## START

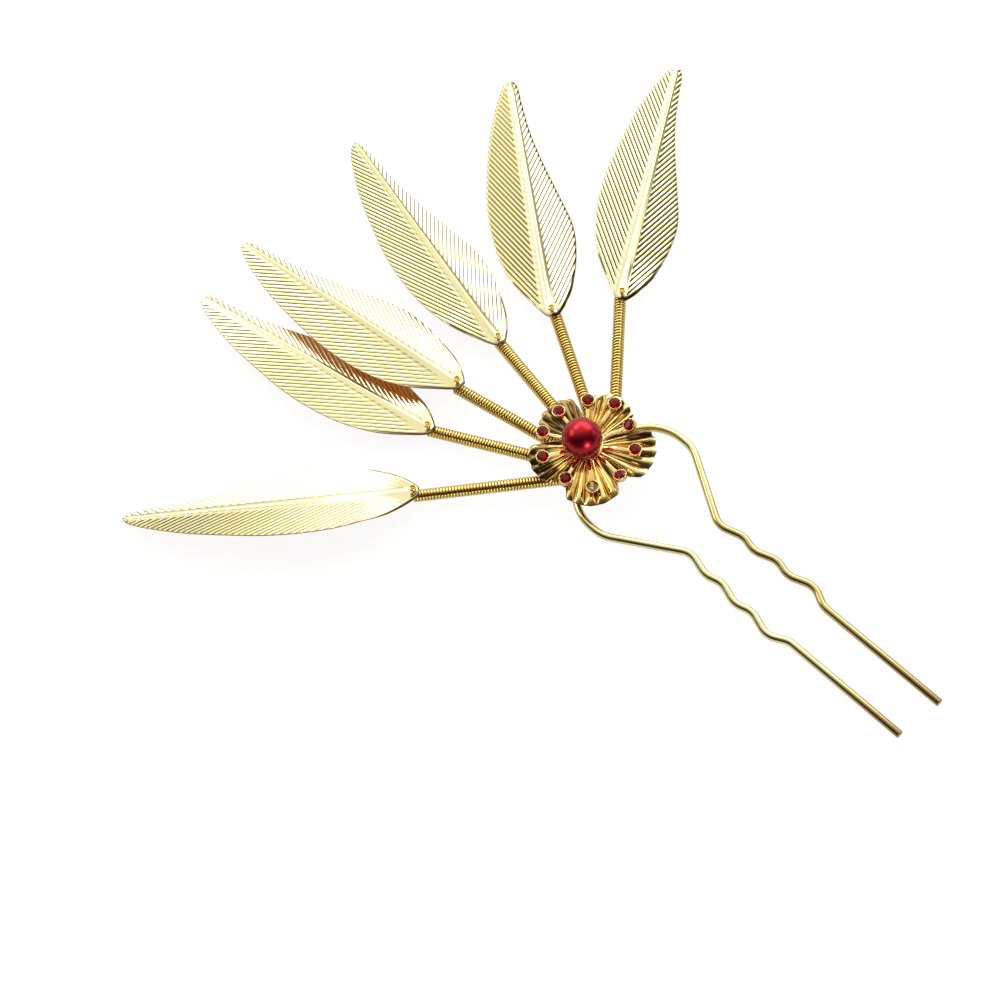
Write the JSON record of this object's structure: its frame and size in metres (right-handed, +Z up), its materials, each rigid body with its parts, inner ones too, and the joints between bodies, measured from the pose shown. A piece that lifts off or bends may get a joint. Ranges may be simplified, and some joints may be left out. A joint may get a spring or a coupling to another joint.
{
  "type": "u-shaped hairpin",
  "caption": "Wire hairpin with a bulb-shaped arch and waved legs, carrying a pleated metal flower with a red pearl, set stones on stamens and a fan of pressed leaves on coil springs",
  "frame": {"origin": "on the table plane, below the middle of the outline seen from above", "axes": "+Z up from the table that the hairpin lies on, +Y from the pin's tips to the leaves, +X to the right seen from above with the leaves away from the viewer"},
  "size_m": [0.1762, 0.1948, 0.0156],
  "materials": {
    "pin_gold": "polished",
    "petal_gold": "polished",
    "leaf_gold": "polished",
    "spring_gold": "polished",
    "red_pearl": "pearl lustre",
    "garnet": "cut and polished"
  },
  "bodies": {
    "root": {"u_pin": "pin_gold", "back_plate": "pin_gold", "centre_peg": "pin_gold", "flower": "petal_gold", "stamens": "petal_gold", "pearl": "red_pearl", "spring_1": "spring_gold", "spring_2": "spring_gold", "spring_3": "spring_gold", "spring_4": "spring_gold", "spring_5": "spring_gold", "spring_6": "spring_gold", "leaf_1": "leaf_gold", "leaf_2": "leaf_gold", "leaf_3": "leaf_gold", "leaf_4": "leaf_gold", "leaf_5": "leaf_gold", "leaf_6": "leaf_gold", "stone_1": "garnet", "stone_2": "garnet", "stone_3": "garnet", "stone_4": "garnet", "stone_5": "garnet", "stone_7": "garnet", "stone_8": "garnet", "stone_9": "garnet", "stone_10": "garnet"}
  },
  "joints": []
}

## END

Return the listing above word for word.

Solution for this problem –
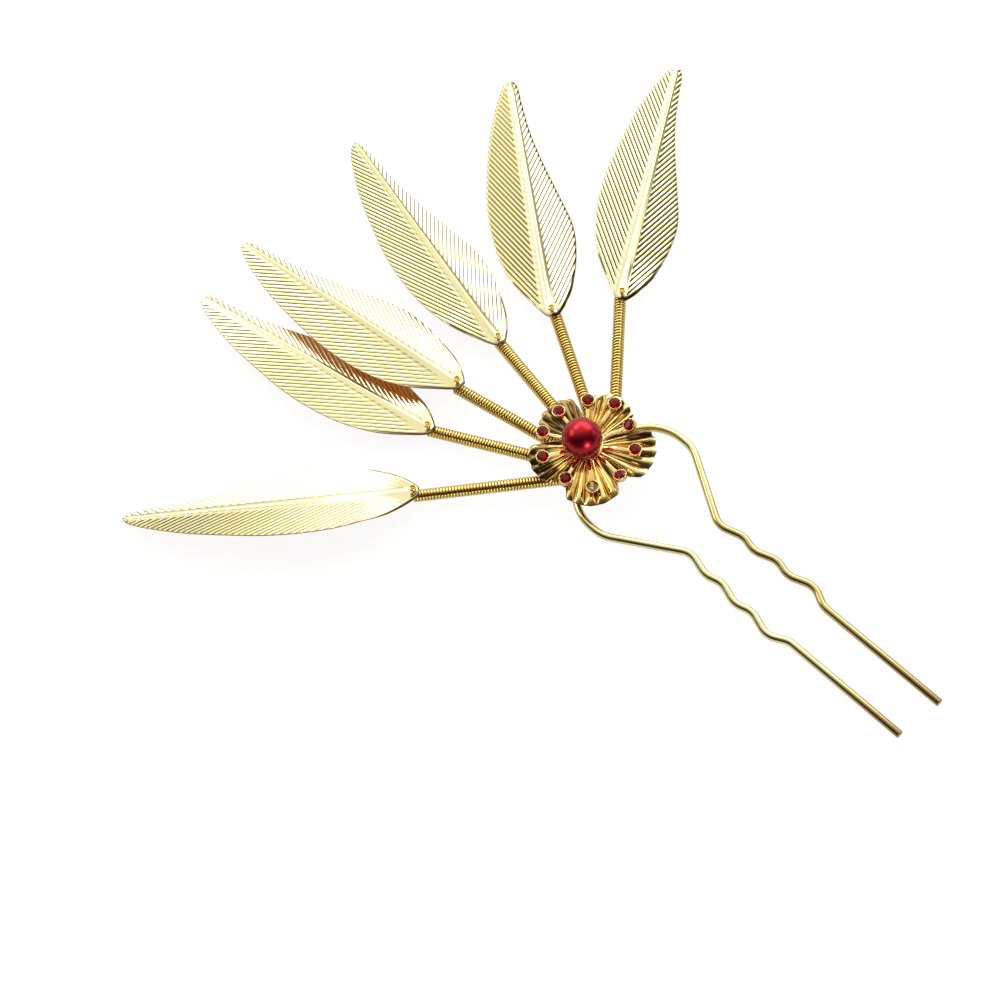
Write the JSON record of this object's structure: its frame and size in metres (right-handed, +Z up), its materials, each rigid body with its parts, inner ones too, and the joints between bodies, measured from the pose shown. A piece that lifts off or bends may get a joint. Ranges may be simplified, and some joints may be left out. A joint may get a spring or a coupling to another joint.
{
  "type": "u-shaped hairpin",
  "caption": "Wire hairpin with a bulb-shaped arch and waved legs, carrying a pleated metal flower with a red pearl, set stones on stamens and a fan of pressed leaves on coil springs",
  "frame": {"origin": "on the table plane, below the middle of the outline seen from above", "axes": "+Z up from the table that the hairpin lies on, +Y from the pin's tips to the leaves, +X to the right seen from above with the leaves away from the viewer"},
  "size_m": [0.1762, 0.1948, 0.0156],
  "materials": {
    "pin_gold": "polished",
    "petal_gold": "polished",
    "leaf_gold": "polished",
    "spring_gold": "polished",
    "red_pearl": "pearl lustre",
    "garnet": "cut and polished"
  },
  "bodies": {
    "root": {"u_pin": "pin_gold", "back_plate": "pin_gold", "centre_peg": "pin_gold", "flower": "petal_gold", "stamens": "petal_gold", "pearl": "red_pearl", "spring_1": "spring_gold", "spring_2": "spring_gold", "spring_3": "spring_gold", "spring_4": "spring_gold", "spring_5": "spring_gold", "spring_6": "spring_gold", "leaf_1": "leaf_gold", "leaf_2": "leaf_gold", "leaf_3": "leaf_gold", "leaf_4": "leaf_gold", "leaf_5": "leaf_gold", "leaf_6": "leaf_gold", "stone_1": "garnet", "stone_2": "garnet", "stone_3": "garnet", "stone_4": "garnet", "stone_5": "garnet", "stone_7": "garnet", "stone_8": "garnet", "stone_9": "garnet", "stone_10": "garnet"}
  },
  "joints": []
}